Journal Club is a weekly venue for short, moderately-formal talks presenting an academic paper to a mixed audience of astronomers. Our aim is for talks to be useful for the speaker and interesting to the audience. Journal Club is organized this semester by Adam Miller (amiller@astro) and Peter Williams (pwilliams@astro) under the auspices of Paul Kalas (pkalas@astro).

Journal Club meets from noon to 1 PM on Fridays in HFA B-5. The talks start promptly at 12:10.

Journal Club is also known as Astronomy 292 Section 001, CCN 06088. You can skip directly to the speaker instructions. You can also see listings from past journal clubs.

Spring 2012 Schedule

Date Speaker Status Topic
1/20 Signup / organizational meeting
1/27
.
2/3
.
2/10
.
2/17
.
2/24
.
3/2 Meredith Hughes P A brief and incomplete review of social science literature relevant to the (under)representation of women in science
. Sarah Newman G ??
3/9 Aaron Lee G ??
.
3/16
.
3/23 Amber Bauermeister G ??
.
3/30 Spring Break
4/6
.
4/13 Jacob Lynn G
.
4/20 Matt George G
.
4/27 Mario Riquelme P
.

Speaker Instructions

The basic parameters of a JC talk are:

Duration. Plan to talk for about 20 minutes and spend an additional 5 minutes fielding questions.

Topic. Typical journal club talks discuss an academic paper which is not the speaker's own work.

Preparation. If you're a less-experienced presenter, the organizers can help connect you with a subject-area expert who can spend a little time helping you get oriented with your topic.

PowerPoint. Feel free to use it if you want. In the interests of saving preparation time and practicing extemporaneous speaking, you may wish to keep your usage of it to a minimum, only to show key plots or equations.
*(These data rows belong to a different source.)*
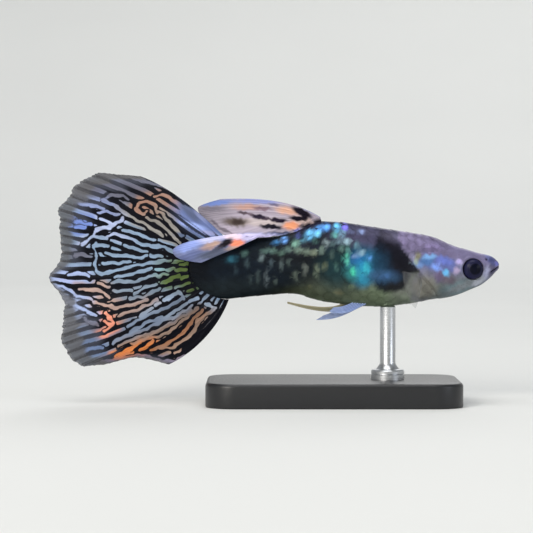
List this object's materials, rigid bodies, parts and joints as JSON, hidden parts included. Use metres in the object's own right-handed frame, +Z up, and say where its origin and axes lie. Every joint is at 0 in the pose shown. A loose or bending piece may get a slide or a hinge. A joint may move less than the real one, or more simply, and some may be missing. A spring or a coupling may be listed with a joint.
{
  "type": "fancy guppy",
  "caption": "Still, life-size male fancy guppy with a spread fan tail and a folded dorsal fin, held level over a flat base by one short rod.",
  "frame": {"origin": "middle of the underside of the stand's base", "axes": "+X towards the fish's snout, +Z up, -Y towards the fish's right side, which the picture shows"},
  "size_m": [0.0466, 0.015, 0.0239],
  "materials": {
    "head_skin": "satin",
    "body_skin": "satin",
    "stem_skin": "satin",
    "eye": "gloss",
    "tail_fin": "satin",
    "dorsal_fin": "satin",
    "clear_fin": "satin",
    "rod_steel": "brushed",
    "base_paint": "matte"
  },
  "bodies": {
    "root": {"head": "head_skin", "trunk": "body_skin", "tail_stem": "stem_skin", "eye_left": "eye", "eye_right": "eye", "dorsal_fin": "dorsal_fin", "tail_fin": "tail_fin", "pectoral_fin_left": "clear_fin", "pectoral_fin_right": "clear_fin", "pelvic_fin_left": "clear_fin", "pelvic_fin_right": "clear_fin", "anal_fin": "clear_fin", "stand_rod": "rod_steel", "stand_base": "base_paint"}
  },
  "joints": []
}
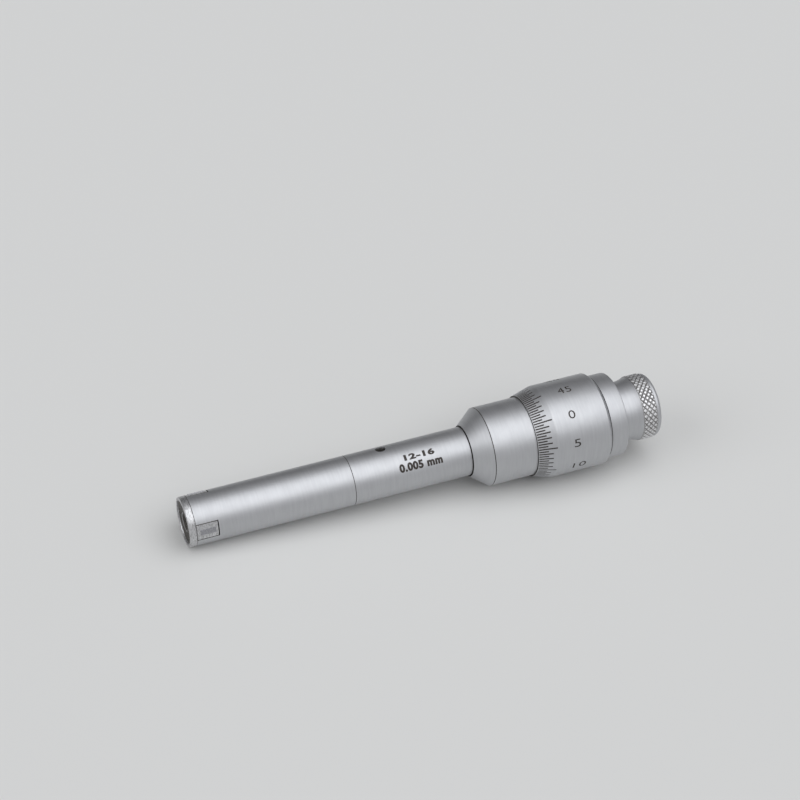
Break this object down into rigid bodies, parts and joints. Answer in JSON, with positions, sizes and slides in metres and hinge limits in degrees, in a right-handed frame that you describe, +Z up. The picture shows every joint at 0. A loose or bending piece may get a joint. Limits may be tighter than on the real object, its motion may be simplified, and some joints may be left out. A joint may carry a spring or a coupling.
{
  "type": "three-point inside micrometer",
  "caption": "Three-point inside micrometer: slim measuring head with three anvils, stem, cone nose, graduated sleeve and thimble, ratchet knob.",
  "frame": {"origin": "middle of the instrument's length and width, on the surface that it lies on", "axes": "+X from the measuring head towards the ratchet knob, +Z up; the instrument's own axis rises 3.436 degrees from the head to the knob, as it lies on its head and thimble"},
  "size_m": [0.116, 0.022, 0.0228],
  "materials": {
    "satin_chrome": "satin chrome plate over steel",
    "polished_steel": "ground and polished hardened steel",
    "carbide": "ground carbide",
    "bronze": "turned bronze",
    "spring_steel": "drawn spring steel",
    "black_steel": "blackened steel"
  },
  "bodies": {
    "frame": {"end_cap": "polished_steel", "end_cap_screws": "black_steel", "head_body": "satin_chrome", "key_pin": "black_steel", "rod_bush": "bronze", "push_rod_spring": "spring_steel", "anvil_spring_1": "spring_steel", "anvil_spring_2": "spring_steel", "anvil_spring_3": "spring_steel", "stem_tube": "satin_chrome", "head_lock_screw": "black_steel", "nose_cone": "satin_chrome", "graduated_sleeve": "satin_chrome", "sleeve_screw": "black_steel", "spindle_nut": "polished_steel", "adjusting_nut": "polished_steel"},
    "plunger": {"measuring_cone": "polished_steel", "push_rod": "polished_steel", "thrust_ball": "polished_steel"},
    "thimble_set": {"spindle": "polished_steel", "thimble": "satin_chrome", "lock_ring": "satin_chrome", "ratchet_wheel": "polished_steel", "ratchet_screw": "black_steel"},
    "knob_set": {"ratchet_knob": "satin_chrome", "ratchet_spring": "spring_steel"},
    "clutch_set": {"ratchet_clutch": "polished_steel"},
    "anvil_set_1": {"anvil_1": "polished_steel", "contact_tip_1": "carbide"},
    "anvil_set_2": {"anvil_2": "polished_steel", "contact_tip_2": "carbide"},
    "anvil_set_3": {"anvil_3": "polished_steel", "contact_tip_3": "carbide"}
  },
  "joints": [
    {"name": "plunger_slide", "type": "slide", "parent": "frame", "child": "plunger", "axis": [-0.9982, 0, -0.0599], "range_m": [0, 0.00425], "deforming": ["push_rod_spring"]},
    {"name": "thimble_turn", "type": "hinge", "parent": "plunger", "child": "thimble_set", "pos_m": [0.02474, 0, 0.01071], "axis": [-0.9982, 0, -0.0599], "range_deg": [0, 3060]},
    {"name": "ratchet_turn", "type": "hinge", "parent": "thimble_set", "child": "knob_set", "pos_m": [0.04762, 0, 0.01209], "axis": [-0.9982, 0, -0.0599], "continuous": true},
    {"name": "clutch_lift", "type": "slide", "parent": "knob_set", "child": "clutch_set", "axis": [0.9982, 0, 0.0599], "range_m": [0, 0.00045], "stiffness_N_per_m": 2000, "springref_m": -0.0015, "deforming": ["ratchet_spring"]},
    {"name": "anvil_1_slide", "type": "slide", "parent": "frame", "child": "anvil_set_1", "axis": [-0.014, -0.9724, 0.233], "range_m": [0, 0.00213], "deforming": ["anvil_spring_1"]},
    {"name": "anvil_2_slide", "type": "slide", "parent": "frame", "child": "anvil_set_2", "axis": [0.0575, 0.284, -0.9571], "range_m": [0, 0.00213], "deforming": ["anvil_spring_2"]},
    {"name": "anvil_3_slide", "type": "slide", "parent": "frame", "child": "anvil_set_3", "axis": [-0.0435, 0.6884, 0.7241], "range_m": [0, 0.00213], "deforming": ["anvil_spring_3"]}
  ],
  "couplings": [
    {"joint": "thimble_turn", "follows": "plunger_slide", "rad_per_m": 12566},
    {"joint": "anvil_1_slide", "follows": "plunger_slide", "ratio": 0.5},
    {"joint": "anvil_2_slide", "follows": "plunger_slide", "ratio": 0.5},
    {"joint": "anvil_3_slide", "follows": "plunger_slide", "ratio": 0.5}
  ]
}
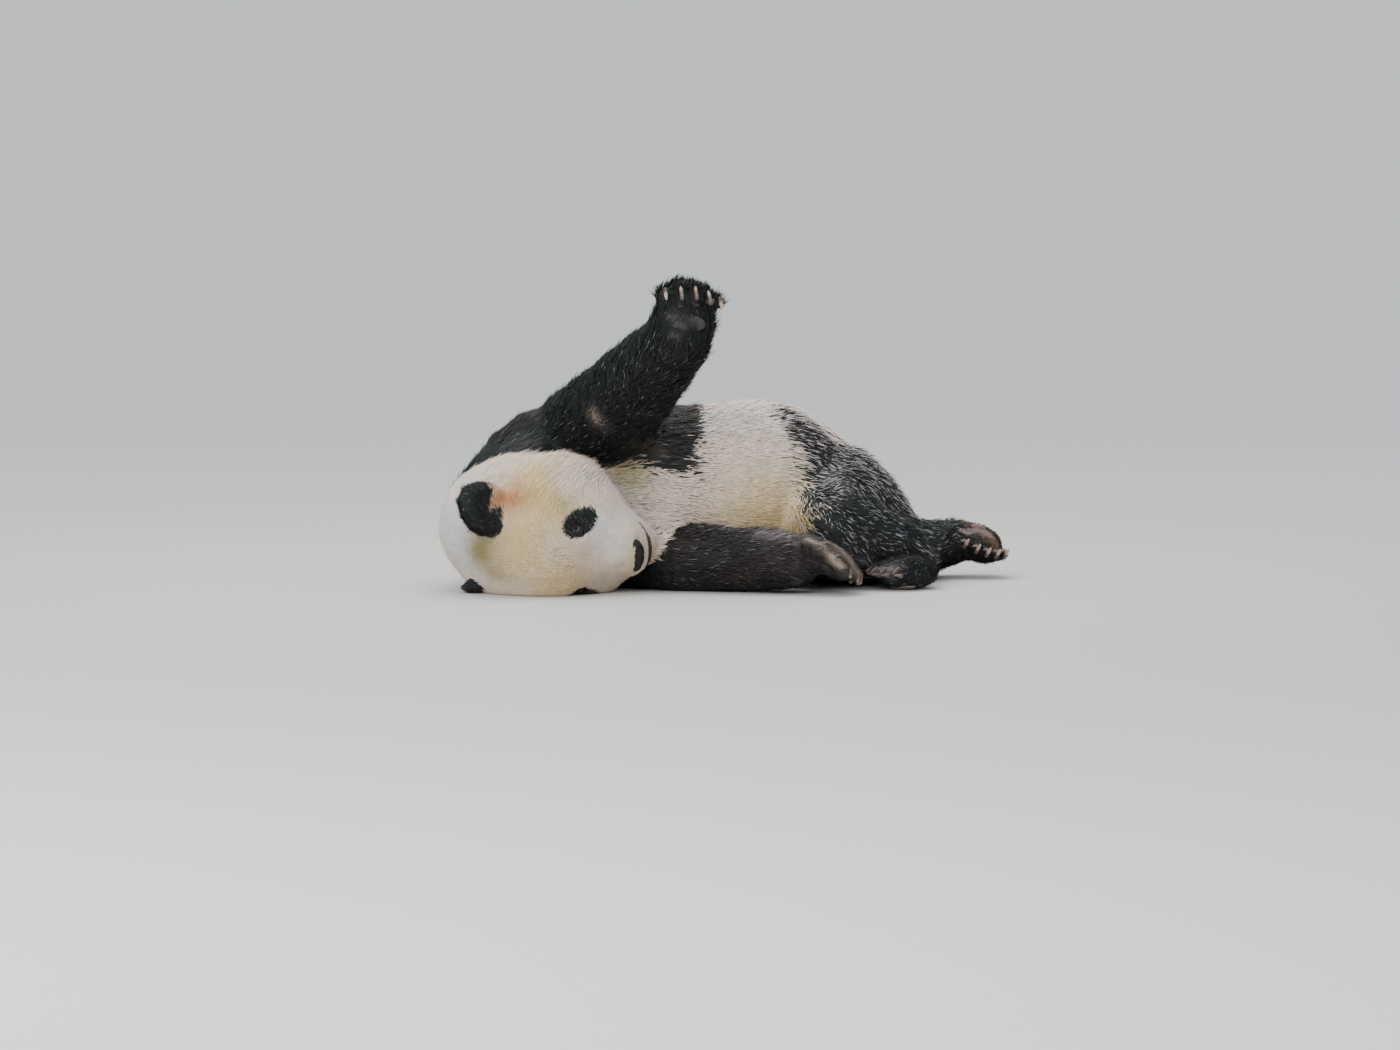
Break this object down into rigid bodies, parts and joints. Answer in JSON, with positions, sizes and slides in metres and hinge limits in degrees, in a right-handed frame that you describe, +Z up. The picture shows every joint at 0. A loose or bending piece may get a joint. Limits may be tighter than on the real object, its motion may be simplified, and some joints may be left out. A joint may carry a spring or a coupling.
{
  "type": "giant panda",
  "caption": "Life-size giant panda lying on its right side with its head on the floor and its left foreleg raised, a still model in a thick black and white coat",
  "frame": {"origin": "middle of the underside of the bounding box, on the floor", "axes": "+X runs from the head towards the rump, +Y towards the animal's back, +Z up"},
  "size_m": [1.147, 0.6328, 0.6106],
  "materials": {
    "white_coat": "long soft coat",
    "black_coat": "long soft coat",
    "bare_skin": "moist, fine-grained",
    "horn": "worn horn",
    "eye": "wet gloss"
  },
  "bodies": {
    "root": {"head": "white_coat", "belly": "white_coat", "rump": "white_coat", "tail": "white_coat", "ear_left": "black_coat", "ear_right": "black_coat", "neck": "black_coat", "chest": "black_coat", "upperarm_left": "black_coat", "forearm_left": "black_coat", "forepaw_left": "black_coat", "upperarm_right": "black_coat", "forearm_right": "black_coat", "forepaw_right": "black_coat", "thigh_left": "black_coat", "shank_left": "black_coat", "hindpaw_left": "black_coat", "thigh_right": "black_coat", "shank_right": "black_coat", "hindpaw_right": "black_coat", "nose": "bare_skin", "eye_left": "eye", "eye_right": "eye", "claw_forepaw_left_1": "horn", "claw_forepaw_left_2": "horn", "claw_forepaw_left_3": "horn", "claw_forepaw_left_4": "horn", "claw_forepaw_left_5": "horn", "claw_forepaw_right_1": "horn", "claw_forepaw_right_2": "horn", "claw_forepaw_right_3": "horn", "claw_forepaw_right_4": "horn", "claw_forepaw_right_5": "horn", "claw_hindpaw_left_1": "horn", "claw_hindpaw_left_2": "horn", "claw_hindpaw_left_3": "horn", "claw_hindpaw_left_4": "horn", "claw_hindpaw_left_5": "horn", "claw_hindpaw_right_1": "horn", "claw_hindpaw_right_2": "horn", "claw_hindpaw_right_3": "horn", "claw_hindpaw_right_4": "horn", "claw_hindpaw_right_5": "horn"}
  },
  "joints": []
}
Feedback. If there's any particular kind of feedback you'd like on your talk, let the organizers know, and they'll try to make sure you get it.

Choosing a Topic

Here are some ways you could choose a topic to present:

  • Present a paper that you needed to read anyway (if it isn't extremely discipline-specific)
  • Present a classic paper
  • Present a paper that generated interesting discussion at the astro-ph coffee
  • Present a paper connecting to the previous day's or next week's colloquium
  • Present a paper in a field that you're unfamiliar with and would like learn a bit more about

It's important that Journal Club appeal to as broad a cross-section of the department as possible, so try to choose topics which will be accessible and interesting to those who are nonexperts in them.